Civil War Relicman,
Harry Ridgeway

Winchester, Virginia USA, changed hands 70 times in the Civil War!
authentic Civil War relics, bought and sold

Civil War artillery, Relicman sales catalog.
All items listed are authentic to the Civil War or as otherwise described.
All artillery items listed have been disarmed.
Any excavated relics have been recovered from private property with owners permission.
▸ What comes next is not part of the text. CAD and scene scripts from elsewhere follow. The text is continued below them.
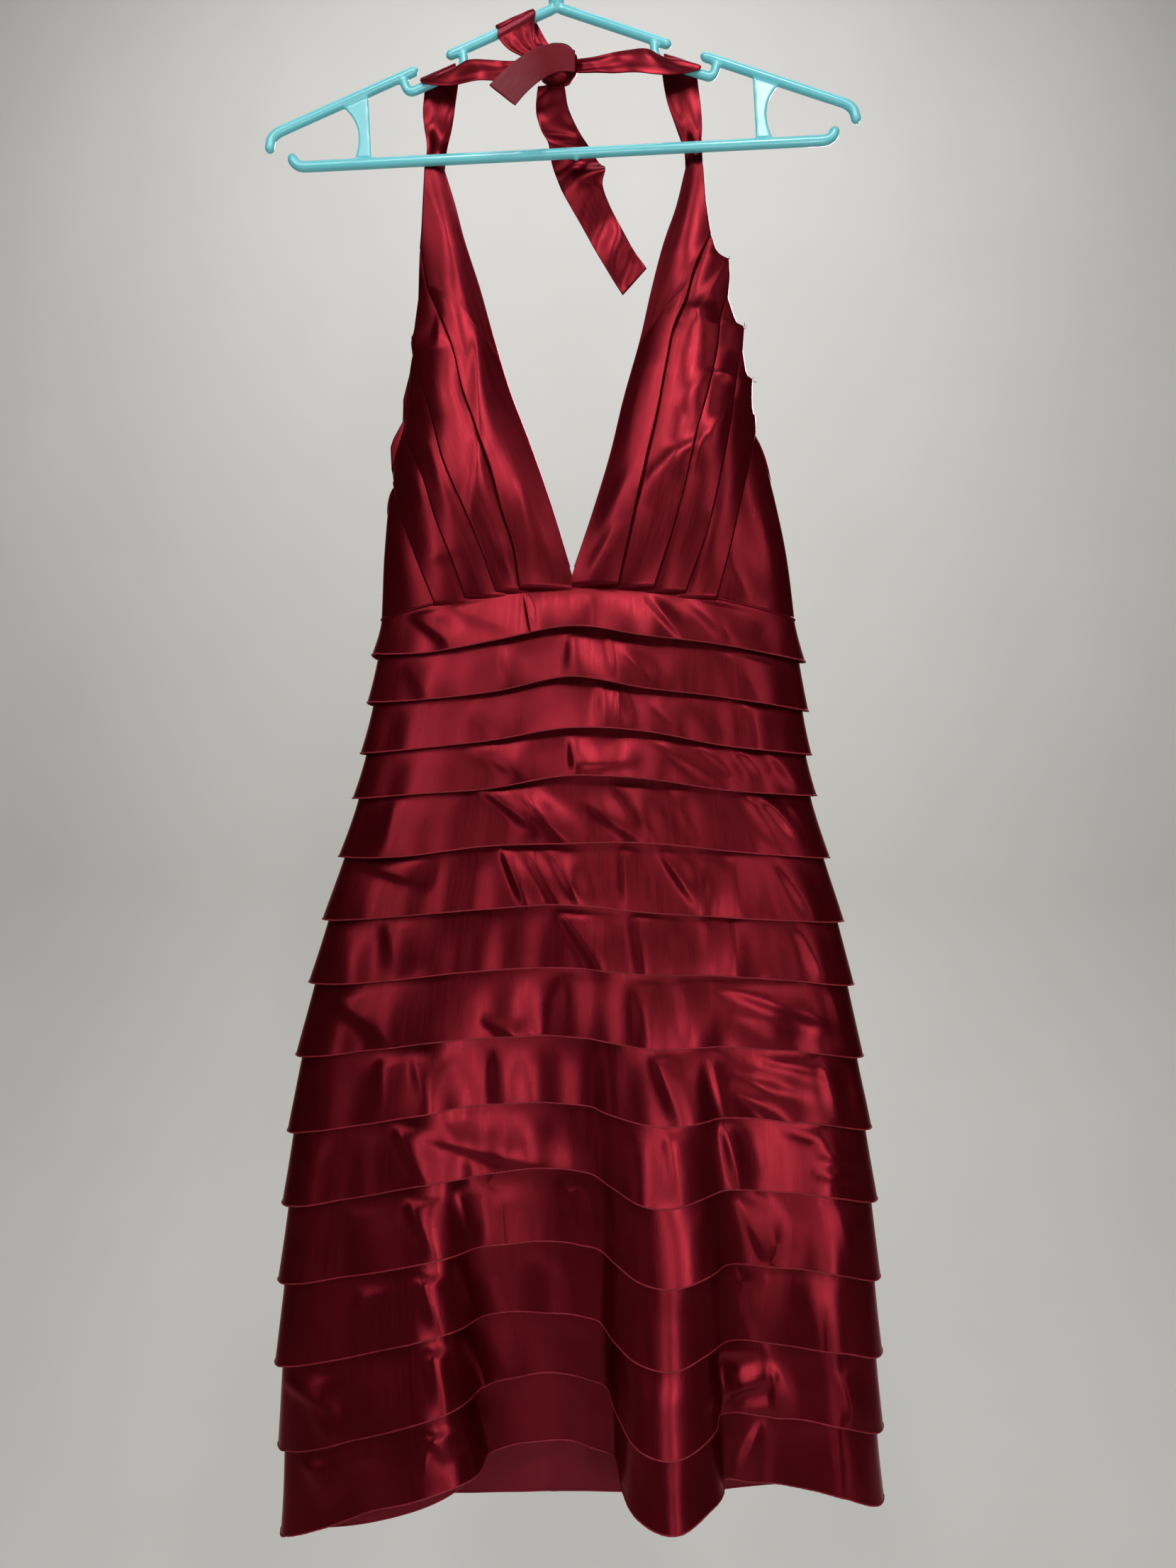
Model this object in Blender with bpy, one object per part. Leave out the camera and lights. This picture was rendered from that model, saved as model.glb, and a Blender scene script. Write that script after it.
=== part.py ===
"""Cocktail dress of red satin with a halter neck and thirteen overlapping bands, hung from a moulded hanger.

+Z is up, the front faces -Y and +X is to the right of someone who looks at the front.
The origin is the point of the hanger's hook that rests on a rail.
All sizes below are in millimetres, and new_object() turns them into metres.
"""

import math

import bmesh
import bpy
import numpy as np

MM = 0.001
SEAM_GAP = 0.4  # free space between two pieces that are sewn edge to edge

# ---------------------------------------------------------------- driving sizes of the cloth

LINING_WALL = 1.2
CLOTH_WALL = 1.0
STRAP_WALL = 1.2
WAIST_TOP = -507  # level of the waistband's upper edge at the side seams
# How far each band shows below the one above it, from the waistband down to the last one.
BAND_HEIGHTS = (30, 33, 33, 30, 42, 44, 45, 51, 50, 52, 55, 54, 58, 54)
OVERLAP = 14  # how far a band runs on up under the one above
BAND_TOP_OUT = 0.9  # a band's inner face stands this far out from the lining at its top
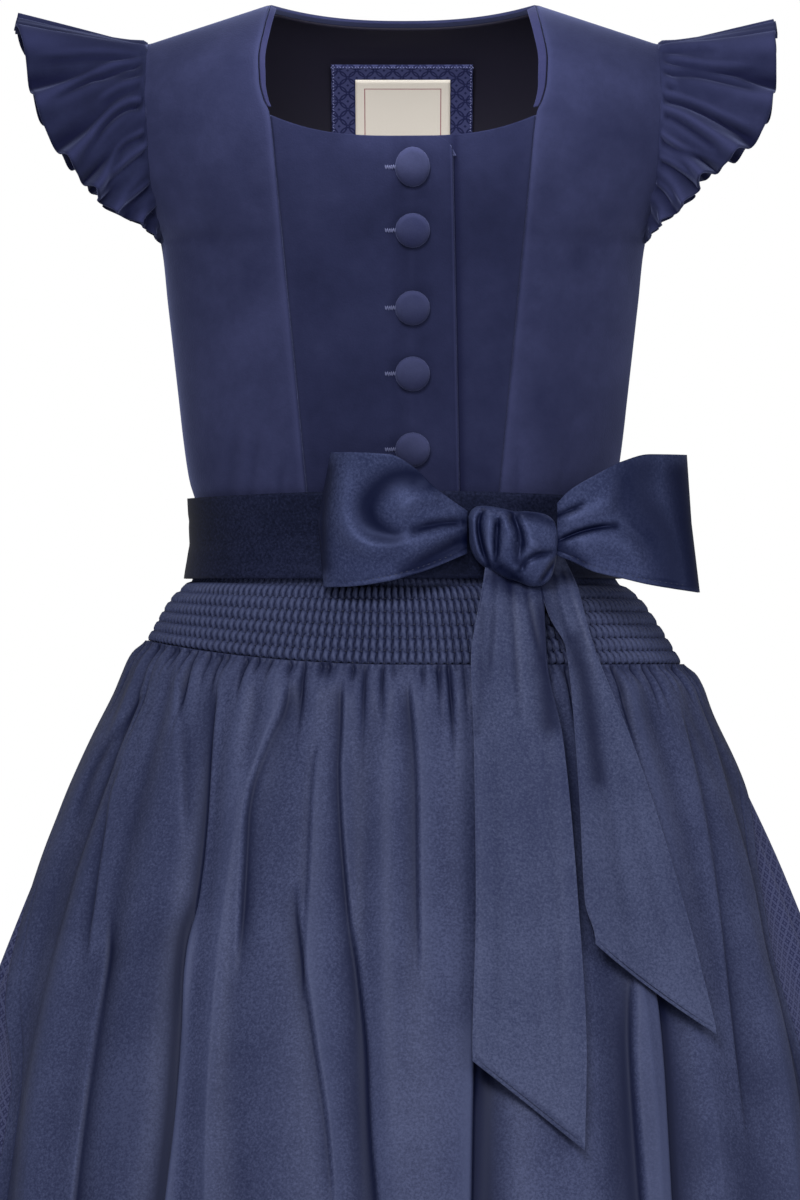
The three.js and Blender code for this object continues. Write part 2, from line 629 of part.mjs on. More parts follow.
function sashBand() {
  const [bottom, , top] = SASH_SECTIONS.map((row) => row.level);
  const surface = (angle, level) => {
    const dip = SASH_SIDE_DIP * smooth(level, bottom, top) * Math.sin(radians(angle)) ** 2;
    return sashPoint(angle, level).add(new THREE.Vector3(0, 0, -dip));
  };
  return clothWall({
    surface,
    us: spread(-180, 180 - 360 / SASH_COLUMNS, SASH_COLUMNS - 1),
    vs: SASH_SECTIONS.map((row) => row.level),
    thickness: SATIN.sash,
    ring: true,
  });
}

// A loop leaves the knot in front, turns at its tip and comes back behind, its creases fanning out.
function bowLoop(loop, middleY) {
  const surface = (turn, up) => {
    const reach = (1 - Math.cos(radians(turn))) / 2;
    const lowerTip = mix(loop.tip.bottom, loop.tip.middle, 2 * up);
    const upperTip = mix(loop.tip.middle, loop.tip.top, 2 * up - 1);
    const x = mix(loop.root, up < 0.5 ? lowerTip : upperTip, reach);
    const top = between(loop.edges, "top", x, "x");
    const bottom = between(loop.edges, "bottom", x, "x");
    const bulge = turn < 180 ? LOOP.frontBulge : LOOP.backBulge;
    const onCreases = Math.cos(radians(180 * LOOP_CREASES.count * up));
    const crease = LOOP_CREASES.depth * reach * (1 - reach) * onCreases;
    const y = middleY(x) - bulge * Math.sin(radians(turn)) - crease;
    return new THREE.Vector3(x, y, mix(bottom, top, up));
  };
  const us = spread(LOOP.rootAngle, 360 - LOOP.rootAngle, 16);
  return middleWall({ surface, us, vs: spread(0, 1, 6), thickness: SATIN.loop });
}

function besideSash(x) {
  const { breadth, level } = SASH_SECTIONS[1];
  return sashPoint(degrees(Math.asin(x / breadth)), level).y;
}
const rightLoopY = (x) => besideSash(x) - LOOP.offSash;
const leftLoopY = (x) => KNOT.y + LOOP.leftSweep * (x - LEFT_LOOP.root);

// The knot: a rounded lump with the wraps' ridges running across it on a slant.
function bowKnot() {
  const geometry = new THREE.SphereGeometry(1, 16, 10).rotateZ(Math.PI / 2);
  const places = geometry.getAttribute("position");
  const place = new THREE.Vector3();
  const { ridge, count, slant, squareness } = KNOT_WRAPS;
  for (let i = 0; i < places.count; i += 1) {
    place.fromBufferAttribute(places, i);
    const cubed = place.toArray().reduce((sum, value) => sum + Math.abs(value) ** 3, 0);
    const squared = Math.min(Math.cbrt(1 / cubed), squareness);
    const onWraps = Math.cos(count * (place.x + slant * place.z)) * (1 - place.x * place.x);
    place.multiplyScalar(squared * (1 + ridge * onWraps));
    place.multiply(new THREE.Vector3(KNOT.halfBreadth, KNOT.halfDepth, KNOT.halfHeight));
    places.setXYZ(i, place.x + KNOT.x, place.y + KNOT.y, place.z + KNOT.z);
  }
  return geometry;
}

// A tail hangs from the knot over the apron's ridges and ends in a slanted cut.
function bowTail(tail, rows) {
  const top = tail.edges.at(-1).level;
  const surface = (across, down) => {
    const level = mix(top, mix(tail.slantFrom, tail.slantTo, across), 1 - down);
    const x = mix(between(tail.edges, "right", level), between(tail.edges, "left", level), across);
    const ridges = OFF_SKIRT.apron + between(APRON_SECTIONS, "fullness", level) + PLEAT.puffed;
    const lift = TAIL.topLift * Math.exp((level - top) / TAIL.liftFades);
    const hollow = TAIL.hollow * Math.cos(radians(360 * across));
    const out = ridges + TAIL.offRidges + lift + hollow;
    const breadth = between(SKIRT_SECTIONS, "breadth", level) + out;
    const angle = degrees(Math.asin((x - between(SKIRT_SECTIONS, "drift", level)) / breadth));
    return skirtPoint(FRONT, angle, level, out);
  };
  return clothWall({ surface, us: spread(0, 1, 6), vs: spread(0, 1, rows), thickness: SATIN.tail });
}

add("bodice_front_centre_right", frontCentreRight(), VELVET);
add("bodice_front_centre_left", frontCentreLeft(), VELVET);
add("bodice_front_side_right", frontSide(RIGHT), VELVET);
add("bodice_front_side_left", frontSide(LEFT), VELVET);
add("bodice_back", back(), VELVET);
add("neck_facing_right", neckFacing(RIGHT), VELVET);
add("neck_facing_left", neckFacing(LEFT), VELVET);
add("back_lining", backLining(), LINING);
add("label_patch", insideBack(PATCH, PATCH_DEPTH, 6, 4), PATCH_CLOTH);
add("neck_label", insideBack(LABEL, PATCH_DEPTH + THICKNESS.label + LABEL.clear, 4, 3), LABEL_CLOTH);
add("sleeve_right", sleeve(RIGHT), VELVET);
add("sleeve_left", sleeve(LEFT), VELVET);
BUTTON_LEVELS.forEach((level, i) => add("button_" + (i + 1), button(level), VELVET));
add("skirt_front", skirtHalf(FRONT, 24), SKIRT_CLOTH);
add("skirt_back", skirtHalf(BACK, 36), SKIRT_CLOTH);
add("apron_skirt", apronSkirt(), APRON_CLOTH);
add("apron_smocking", apronSmocking(), APRON_CLOTH);
add("sash_band", sashBand(), BOW_CLOTH);
add("bow_loop_right", bowLoop(RIGHT_LOOP, rightLoopY), BOW_CLOTH);
add("bow_loop_left", bowLoop(LEFT_LOOP, leftLoopY), BOW_CLOTH);
add("bow_knot", bowKnot(), BOW_CLOTH);
add("bow_tail_right", bowTail(RIGHT_TAIL, 10), BOW_CLOTH);
add("bow_tail_left", bowTail(LEFT_TAIL, 9), BOW_CLOTH);

export default dirndl;
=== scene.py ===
"""A girl's dirndl: a velvet bodice with covered buttons and ruffled cap sleeves, a gathered
jacquard skirt, and a satin apron with a smocked top and a sash tied in a bow.
Tables and surfaces are in millimetres and degrees, and the meshes made from them in metres."""
import math

import bmesh
import bpy
import numpy as np
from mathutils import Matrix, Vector


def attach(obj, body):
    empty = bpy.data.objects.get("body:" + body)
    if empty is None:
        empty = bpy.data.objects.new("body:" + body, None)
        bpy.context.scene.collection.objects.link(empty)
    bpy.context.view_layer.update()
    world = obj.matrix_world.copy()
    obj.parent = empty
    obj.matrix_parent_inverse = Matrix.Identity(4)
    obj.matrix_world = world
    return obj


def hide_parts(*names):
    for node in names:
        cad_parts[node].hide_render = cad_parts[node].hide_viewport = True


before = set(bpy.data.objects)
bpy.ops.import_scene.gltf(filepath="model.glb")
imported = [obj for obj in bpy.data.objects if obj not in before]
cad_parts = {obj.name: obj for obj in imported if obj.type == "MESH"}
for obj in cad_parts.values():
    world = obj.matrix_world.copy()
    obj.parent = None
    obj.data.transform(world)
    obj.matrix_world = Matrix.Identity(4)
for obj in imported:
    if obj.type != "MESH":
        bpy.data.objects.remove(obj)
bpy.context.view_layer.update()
chance = np.random.default_rng(7)

MM = 0.001
FRONT, BACK = -1, 1
RIGHT, LEFT = -1, 1
WAIST = -290
SKIRT_TOP = -312


def columns(names, rows):
    """A table with named columns, in the order of its first one."""
    values = np.array(sorted(rows), dtype=float)
    return dict(zip(names.split(), values.T))


# Sizes of the dress
SHOULDER = dict(neck_half=72, tip_half=139, drop=22, height=100, depth=85, drop_fades=110)
ARMHOLE = dict(top=-22, bottom=-131, half_depth=40)
FRONT_NECK = dict(middle=-73.7, corner=-61.8, half=73)
BACK_NECK = dict(middle=-8.6, half=73.5, power=2.4)
BODY = columns("level breadth depth", [
    (-290, 112, 77), (-276, 113.5, 77.5), (-262, 117.5, 78.5), (-240, 120.8, 80), (-217, 123.4, 81),
    (-165, 129.3, 83.5), (-131, 133.3, 84.5), (-120, 141, 84.8), (-108, 148.5, 85), (-85, 158, 85),
    (-60, 164, 85), (-30, 170, 85), (0, 172, 85)])
SEAM_AND_NECK_EDGE = columns("level across", [
    (-290, 51), (-209, 58.8), (-135, 66), (-93, 70), (-60, 73.5), (-53, 76.5), (-42, 79), (-28, 79.6),
    (-12, 76.8), (0, 73.5)])
LAP = dict(under_edge=7, edge_at_top=27.5, edge_at_waist=31.5, slants_below=-85, corner=12)
LAP_RISE = dict(height=2.6, start=-6, end=6)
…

A2993. Rifled artillery projectile, Hotchkiss design, Federal manufacture, bursting shell, pattern with flame grooves, rounded nose, "case shot" lead balls packed loose without matrix or with asphalt matrix, iron separator bolt, lead band sabot, Hotchkiss brass time fuze, Ordnance rifle, 3in. Projectile was manufactured in the Federal arsenals following the invention of Andrew Hotchkiss. The pattern consisted of three parts, a nose section containing the explosive charge, a cast iron cup fitted on the bottom, and lead band sabot cast around the middle, on firing the cup would compress the lead band sabot expanding it into the rifling. Some of these shells were "common" or standard rounds, explosive charge only, or "case shot", filled with balls. This is "case shot", with a time fuze it was designed to be used against troops by spreading large volume of fragments and balls over the open field of fighting. Lead balls were packed in sawdust only, early production, or black asphalt matrix, later production. The nose is rounded to accomodate the extra load of balls and the casting in the nose is thin to encourage breakage forward in the nose. There are two chambers in the nose, all of the powder is in the lower chamber, all of the balls are in the upper chamber, there is an iron seperator bolt in the middle, with a hole and a narrow metal channel to allow the flame to pass from the fuze to detonate the powder in the lower chamber. On detonation, the exploding powder in the base was expected to push the seperator bolt and the balls forward and out the weak top section of the nose. The nose was cast as one part, the bottom is solid, the separator bolt apparently was precast and imbedded in the core, then positioned after casting once the core was removed, it is larger than the fuze opening. Three flame grooves added so that flame from firing would pass through the sabot and ignite the fuze. Fuze employed was a Hotchkiss brass time fuze, with slots and a flange, Jones pg. 87. Hotchkiss patent date was cast, not stamped, into the base, "HOTCHKISS PATENT OCTOBER 9, 1855", and is typically very weak and may have been omitted entirely as the molds wore down or were replaced.
Reference: Dickey & George, Field Artillery (1993 Edition), pg. 167.

Shell is cut exposing the interior, this is side 1

Shell is cut exposing the interior, this is side 2

Projectile measures: diameter 2.9in., length 7.0in unfired, 6.75in. sabot compressed from firing, excluding fuze, weight 9.1lbs. Lead band sabot shows seven lands and grooves, fired from the Ordnance rifle. Hotchkiss brass time fuze intact. Projectile is disarmed, drill hole through paper section of the time fuze. Recovered: 1864 Shenandoah Valley Virginia campaign, Fishers Hill, Virginia.
For sale, Shell is cut exposing the interior, either half $225., both halves $375.